== WRITTEN INSTRUCTION ==
Reproduce precisely the lines of the listing below, starting with the line that contains "bpy.context.scene.collection.objects.link(empty)" and stopping after the line that contains "cad_parts[node].hide_render = cad_parts[node].hide_viewport"; include nothing else.

== SUPPLIED INFORMATION ==
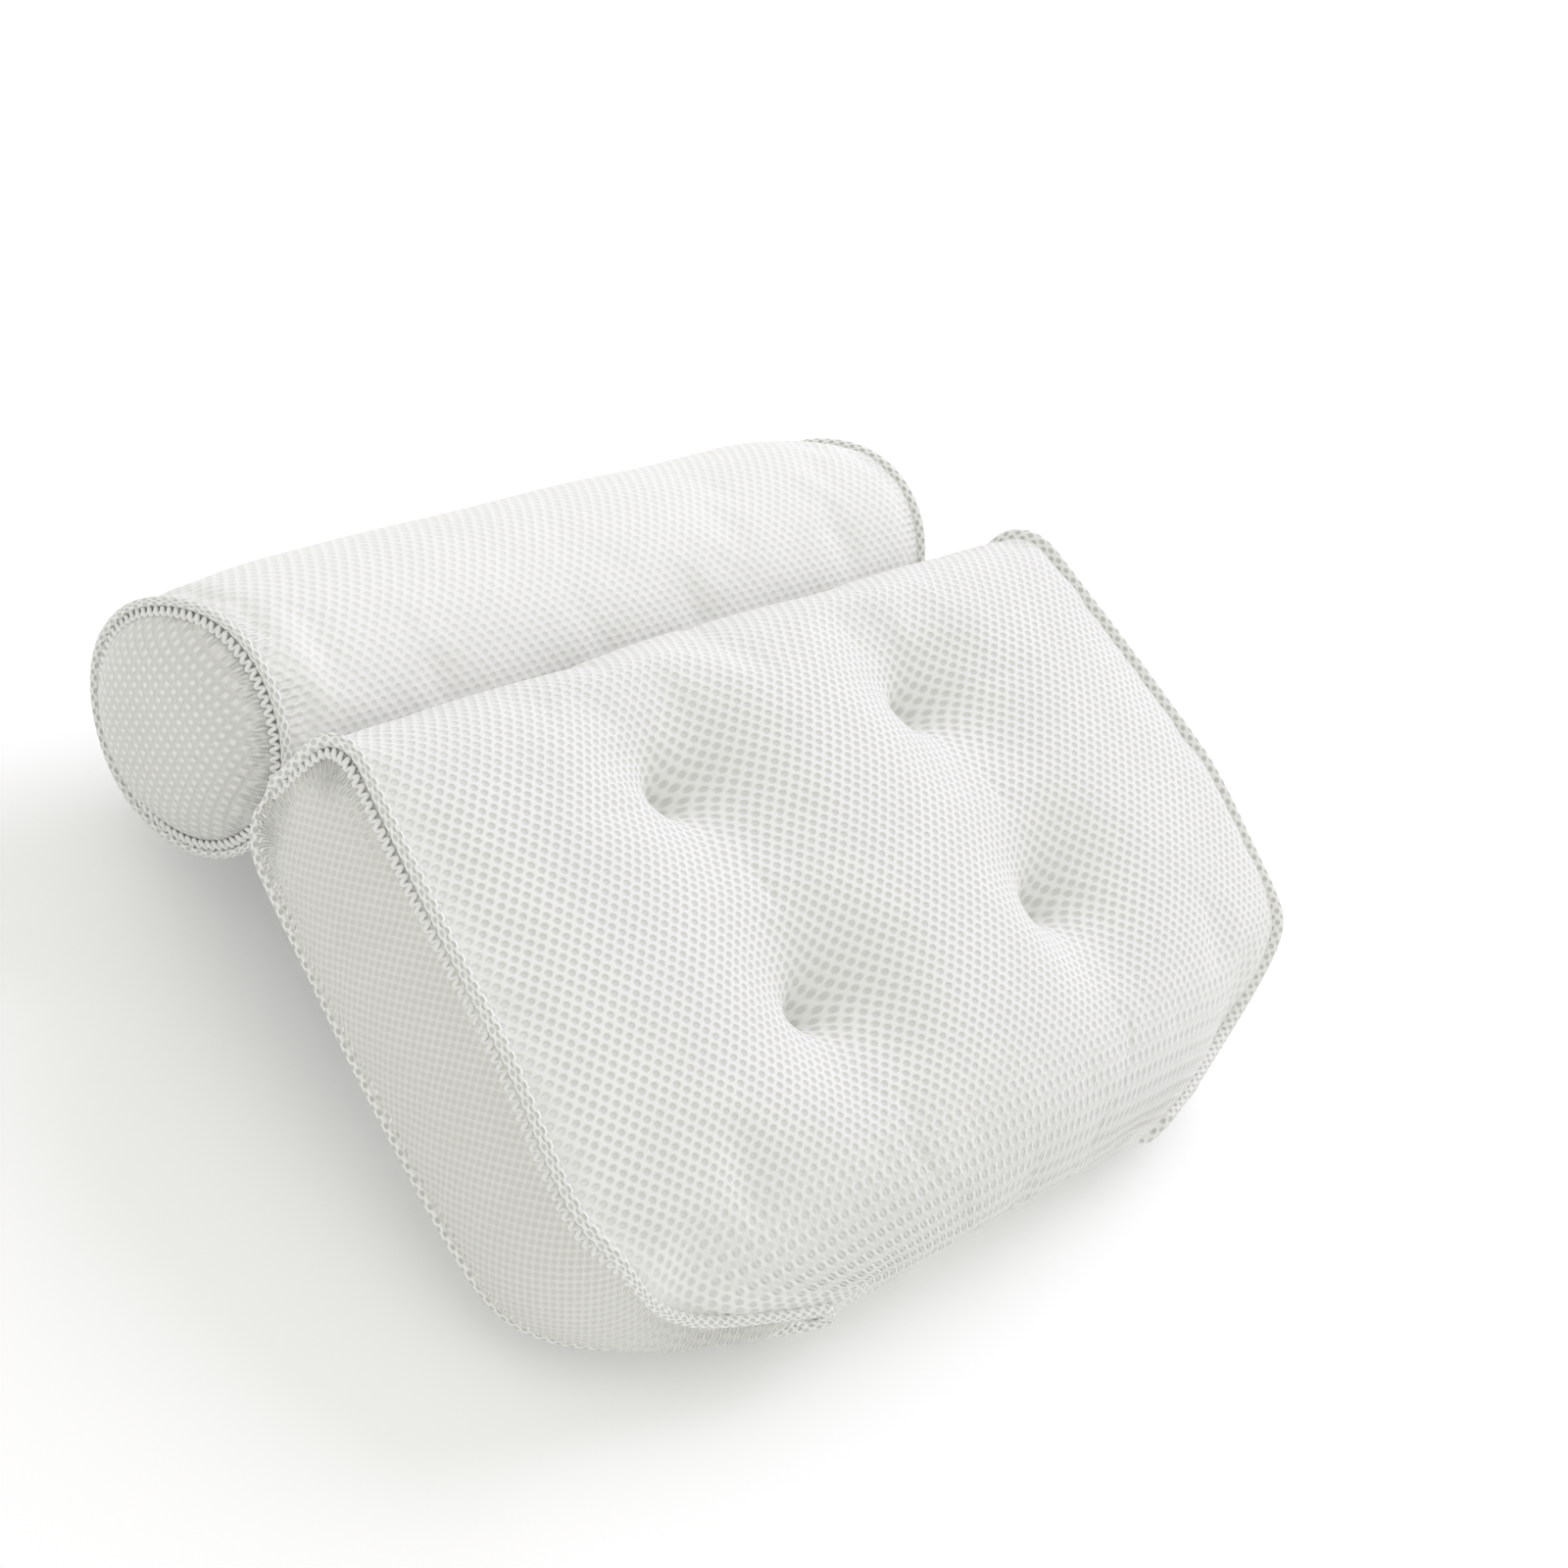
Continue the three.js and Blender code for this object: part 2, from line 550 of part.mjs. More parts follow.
function suctionCup() {
  const neckZ = LIP_Z + CUP_HEIGHT;
  return turned([
    [0, LIP_Z + CUP_HOLLOW],
    [CUP_ROOF[0] * CUP_R, LIP_Z + CUP_ROOF[1] * CUP_HOLLOW],
    [CUP_R - CUP_LIP, LIP_Z],
    [CUP_R, LIP_Z],
    [CUP_R, LIP_Z + CUP_EDGE],
    [CUP_BACK[0] * CUP_R, LIP_Z + CUP_BACK[1] * CUP_HEIGHT],
    [CUP_SHOULDER * CUP_R, neckZ],
    [CUP_NECK_R, neckZ],
    [CUP_NECK_R, CUP_HEAD_Z],
    [CUP_HEAD_R, CUP_HEAD_Z],
    [CUP_HEAD_TOP * CUP_HEAD_R, CUP_HEAD_Z + CUP_HEAD_HEIGHT],
    [0, CUP_HEAD_Z + CUP_HEAD_HEIGHT],
  ]);
}

function eyelet() {
  const bore = CUP_NECK_R + NECK_ROOM;
  return turned([
    [bore, -GAP - EYELET_FLANGE],
    [EYELET_R, -GAP - EYELET_FLANGE],
    [EYELET_R, -GAP],
    [BARREL_R, -GAP],
    [BARREL_R, FABRIC],
    [bore, FABRIC],
    [bore, -GAP - EYELET_FLANGE],
  ]);
}

// The roll's pieces, about the roll's own axis along X, with its cups straight down

const FLAT_R = ROLL_R * Math.cos(rad(ROLL_STEP)); // the roll's flattened underside, where its cups sit
const COVER_END = ROLL_HALF_LENGTH - PIPING_R - GAP - FACET_ROOM;

// Radius of the roll's cover along its length: full, with shoulders drawn in to the end piping.
function rollRadius(x) {
  const share = THREE.MathUtils.clamp((Math.abs(x) - COVER_END + ROLL_SHOULDER) / ROLL_SHOULDER, 0, 1);
  return ROLL_R - (ROLL_R - ROLL_END_R) * share ** 2;
}

// Directions round the roll, without straight down, which leaves the flat underside
const ROLL_ANGLES = range(360 / ROLL_STEP - 1).map((k) => rad(ROLL_STEP * (k + 1) - 90));

function rollGrid(xs, radii) {
  return xs.map((x, i) =>
    [...ROLL_ANGLES, ROLL_ANGLES[0]].map((angle) => {
      return vec(x, radii[i] * Math.cos(angle), radii[i] * Math.sin(angle));
    }),
  );
}

const ROLL_COLUMNS = [0, ROLL_CUP_X, COVER_END - ROLL_SHOULDER, COVER_END - ROLL_SHOULDER / 2, COVER_END];
const bothWays = (xs) => [...xs.slice(1).reverse().map((x) => -x), ...xs];

function rollCover() {
  const xs = bothWays(ROLL_COLUMNS);
  const outer = rollGrid(xs, xs.map(rollRadius));
  const inner = rollGrid(xs, xs.map((x) => rollRadius(x) - FABRIC));
  const ends = [outer, inner].map((grid) => [grid[0], grid.at(-1)]);
  const solid = closedGeometry([
    ...cells(outer),
    ...cells(inner, true),
    ...cells([ends[0][0], ends[1][0]], true),
    ...cells([ends[0][1], ends[1][1]]),
  ]);
  const hole = (x) => post(x, 0, -FLAT_R - OVERCUT, -FLAT_R + FABRIC + OVERCUT, BARREL_R + GAP);
  return cut(solid, [-ROLL_CUP_X, ROLL_CUP_X].map(hole));
}

const END_PANEL_R = ROLL_END_R - PIPING_R - GAP - FACET_ROOM / 2;
const END_PANEL_X = ROLL_HALF_LENGTH + ROLL_END_STEP;
// How far an end panel stands out past its rim, at a radius.
const endBulge = (radius) => ROLL_END_BULGE * (1 - (radius / END_PANEL_R) ** ROLL_END_POWER);

function endPanel(side) {
  const radii = END_RINGS.map((share) => share * END_PANEL_R);
  const outer = rollGrid(radii.map((r) => side * (END_PANEL_X + endBulge(r))), radii);
  const inner = rollGrid(radii.map((r) => side * (END_PANEL_X + endBulge(r) - ROLL_END_FABRIC)), radii);
  const rim = [outer.at(-1), inner.at(-1)];
  return closedGeometry([...cells(outer), ...cells(inner, true), ...cells(rim)]);
}

function rollFilling() {
  const inside = FABRIC + GAP;
  const endX = END_PANEL_X - ROLL_END_FABRIC - GAP;
  const endR = rollRadius(COVER_END) - inside;
  const radii = [...END_RINGS.slice(0, -1).map((share) => share * END_PANEL_R), endR];
  const ends = radii.map((r) => endX + endBulge(r));
  const halfXs = [...ROLL_COLUMNS, ...ends.reverse()];
  const halfRadii = [...ROLL_COLUMNS.map((x) => rollRadius(x) - inside), ...radii.reverse()];
  const xs = bothWays(halfXs);
  const solid = closedGeometry(cells(rollGrid(xs, [...halfRadii.slice(1).reverse(), ...halfRadii])));
  const pocket = (x) => post(x, 0, -FLAT_R, -FLAT_R + POCKET_DEPTH, POCKET_R, POCKET_SIDES);
  return cut(solid, [-ROLL_CUP_X, ROLL_CUP_X].map(pocket));
}

function endPiping(side) {
  const angles = range(END_PIPING_STEPS).map((k) => (2 * Math.PI * k) / END_PIPING_STEPS);
  const outwards = angles.map((angle) => vec(0, Math.cos(angle), Math.sin(angle)));
  const line = outwards.map((out) => out.clone().multiplyScalar(ROLL_END_R).setX(side * ROLL_HALF_LENGTH));
  return closedCord(line, outwards, PIPING_R);
}

// Places of the neck seam and the roll in the pad's frame
const BACK_CORNER = vec(0, TOP_Y - TOP_BACK_R, BACK_Z + TOP_BACK_R);
const TO_ROLL = vec(0, Math.cos(rad(NECK_ANGLE)), Math.sin(rad(NECK_ANGLE)));
const NECK_SEAM = sum(BACK_CORNER, TO_ROLL, TOP_BACK_R - NECK_DRAW + NECK_SPACE / 2);
const ROLL_CENTRE = sum(NECK_SEAM, TO_ROLL, NECK_SPACE / 2 + ROLL_R);

// Tilt of the pad when the roll's cups stand flat and the foot cups rest on their lower lips
function restingTilt() {
  const lip = vec(0, PAD_CUP_FOOT_Y - CUP_R, BACK_Z + LIP_Z);
  const reach = FLAT_R - LIP_Z;
  const [run, rise] = [ROLL_CENTRE.y - lip.y, ROLL_CENTRE.z - lip.z];
  return Math.asin(reach / Math.hypot(run, rise)) - Math.atan2(rise, run);
}
const TILT = restingTilt();

function neckSeam() {
  const radius = NECK_SPACE / 2 - 2 * GAP;
  const bead = new THREE.CylinderGeometry(radius, radius, 2 * NECK_SEAM_HALF_LENGTH, CORD_SIDES);
  return bead.rotateZ(Math.PI / 2).translate(0, NECK_SEAM.y, NECK_SEAM.z);
}

function buildPad() {
  const pad = new THREE.Group();
  pad.add(named("pad_filling", padFilling(), "filling"));
  pad.add(named("pad_front_panel", frontPanel(), "mesh"));
  pad.add(named("pad_back_panel", backPanel(), "mesh"));
  [["left", true], ["right", false]].forEach(([side, mirror]) => {
    pad.add(named(`pad_${side}_side_panel`, sidePanel(mirror), "sideMesh"));
    pad.add(named(`pad_${side}_piping`, padPiping(mirror), "piping"));
  });
  pad.add(named("neck_seam", neckSeam(), "piping"));
  TUFTS.forEach((tuft, i) => pad.add(named(`tuft_tie_${CORNERS[i]}`, tuftTie(tuft), "thread")));
  PAD_CUPS.forEach(([x, y], i) => {
    pad.add(named(`pad_cup_${CORNERS[i]}`, suctionCup().translate(x, y, BACK_Z), "cup"));
    pad.add(named(`pad_eyelet_${CORNERS[i]}`, eyelet().translate(x, y, BACK_Z), "eyelet"));
  });
  return pad;
}

function buildRoll() {
  const roll = new THREE.Group();
  roll.add(named("roll_filling", rollFilling(), "filling"));
  roll.add(named("roll_cover", rollCover(), "mesh"));
  [["left", -1], ["right", 1]].forEach(([name, side]) => {
    roll.add(named(`roll_${name}_end_panel`, endPanel(side), "sideMesh"));
    roll.add(named(`roll_${name}_piping`, endPiping(side), "piping"));
    roll.add(named(`roll_cup_${name}`, suctionCup().translate(side * ROLL_CUP_X, 0, -FLAT_R), "cup"));
    roll.add(named(`roll_eyelet_${name}`, eyelet().translate(side * ROLL_CUP_X, 0, -FLAT_R), "eyelet"));
  });
  return roll;
}

const pillow = new THREE.Group();
const pad = buildPad();
pad.rotation.x = TILT;
const roll = buildRoll();
roll.position.copy(ROLL_CENTRE).applyAxisAngle(vec(1, 0, 0), TILT);
pillow.add(pad, roll);

// The origin is at the middle of the bottom of the box round the whole pillow.
const box = new THREE.Box3().setFromObject(pillow, true);
pillow.position.set(-(box.min.x + box.max.x) / 2, -(box.min.y + box.max.y) / 2, -box.min.z);
pillow.updateMatrixWorld(true);

export default pillow;
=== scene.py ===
import json
import math

import bmesh
import bpy
import numpy as np
from mathutils import Matrix, Vector


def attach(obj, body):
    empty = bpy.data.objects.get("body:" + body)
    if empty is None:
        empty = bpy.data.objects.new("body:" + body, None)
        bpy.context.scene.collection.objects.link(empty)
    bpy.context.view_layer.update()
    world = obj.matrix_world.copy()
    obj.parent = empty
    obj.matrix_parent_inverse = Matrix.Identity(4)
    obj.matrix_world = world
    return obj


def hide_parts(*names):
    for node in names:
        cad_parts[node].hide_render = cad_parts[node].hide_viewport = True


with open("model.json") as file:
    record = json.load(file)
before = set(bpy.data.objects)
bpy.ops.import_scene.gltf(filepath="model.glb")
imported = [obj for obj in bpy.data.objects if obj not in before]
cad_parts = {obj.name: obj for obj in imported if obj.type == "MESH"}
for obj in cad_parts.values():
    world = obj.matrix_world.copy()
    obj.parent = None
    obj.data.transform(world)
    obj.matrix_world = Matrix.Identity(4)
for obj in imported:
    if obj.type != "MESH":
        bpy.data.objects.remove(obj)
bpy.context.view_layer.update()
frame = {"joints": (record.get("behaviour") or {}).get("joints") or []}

MM = 0.001
TURN = 2 * math.pi

# The pad's outline and thickness, as in the frame
TOP_HALF_WIDTH, MAX_HALF_WIDTH, TIP_HALF_WIDTH = 171, 185, 80
TOP_Y, WIDEST_Y, FOOT_Y = 80.5, -50, -112
TOP_DRAW_POWER, CORNER_POWER = 1.6, 3
CORNER_START, CORNER_END = 0.33, 0.78
TAIL_LENGTH = 3
SIDE_HEIGHT = 49
TOP_FRONT_R, TOP_BACK_R = 13, 16
FOOT_DROP, FOOT_DROP_Y, CORNER_DROP, BACK_RISE, TIP_SPREAD = 7, -10, 21, 9, 12
RIDGE_CROWN, FACE_CROWN, FULL_CROWN_Y, CROWN_POWER = 5, 11, 15, 2.4
FOOT_MIDDLE_Z, FACE_ROUND, BACK_ROUND = -12, 67, 24
SIDE_BULGE, BULGE_START, BULGE_END, FOOT_SWELL = 4, 8, 4, 0.3  # the two in the middle count stations

# Tufts
TUFT_X, TUFT_TOP_Y, TUFT_FOOT_Y = 62.6, 34.4, -36.2
TUFT_DEPTH, TUFT_REACH, TUFT_SHARPNESS = 21, 18, 1.2
DIMPLE_DEPTH, DIMPLE_REACH = 4.5, 5.5
TUFT_BACK_DEPTH, TUFT_BACK_REACH, TUFT_BACK_SHARPNESS = 3, 9, 2
KNOT_FACETS, KNOT_ROUNDING = 20, 0.6
LOW_KNOT = [(0, -2.2), (1.2, -2.1), (2.1, -1.4), (1.7, -0.8), (2.2, -0.3), (0.9, 0.5)]
TOP_KNOT = [(0.9, -0.5), (2.2, 0.3), (1.7, 0.8), (2.1, 1.3), (1.2, 1.9), (0, 2)]

# Neck roll and its place
ROLL_R, ROLL_END_R, ROLL_HALF_LENGTH = 38.3, 36.6, 160.6
ROLL_SHOULDER, ROLL_END_BULGE, ROLL_END_POWER = 16, 13, 4
ROLL_FLAT_R = ROLL_R * math.cos(math.radians(15))  # to the flattened underside
FLAT_REACH, FLAT_EDGE = 10, 24  # from a cup's axis to the end of its flat, and to where the roll is round
SLEEVE_END, SLEEVE_LAST_X = 157, 159.6
END_PANEL_R, END_PANEL_X, END_SEAM_RADII, END_SEAM_X = 33.2, 161.2, [35.6, 34.4], 161
NECK_SPACE, NECK_DRAW, NECK_ANGLE = 4.6, 1.5, -28.8
NECK_SEAM_HALF_LENGTH, NECK_SHAFT_HALF_LENGTH, NECK_RIPPLE = 150, 145, 0.2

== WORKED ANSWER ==
        bpy.context.scene.collection.objects.link(empty)
    bpy.context.view_layer.update()
    world = obj.matrix_world.copy()
    obj.parent = empty
    obj.matrix_parent_inverse = Matrix.Identity(4)
    obj.matrix_world = world
    return obj


def hide_parts(*names):
    for node in names:
        cad_parts[node].hide_render = cad_parts[node].hide_viewport = True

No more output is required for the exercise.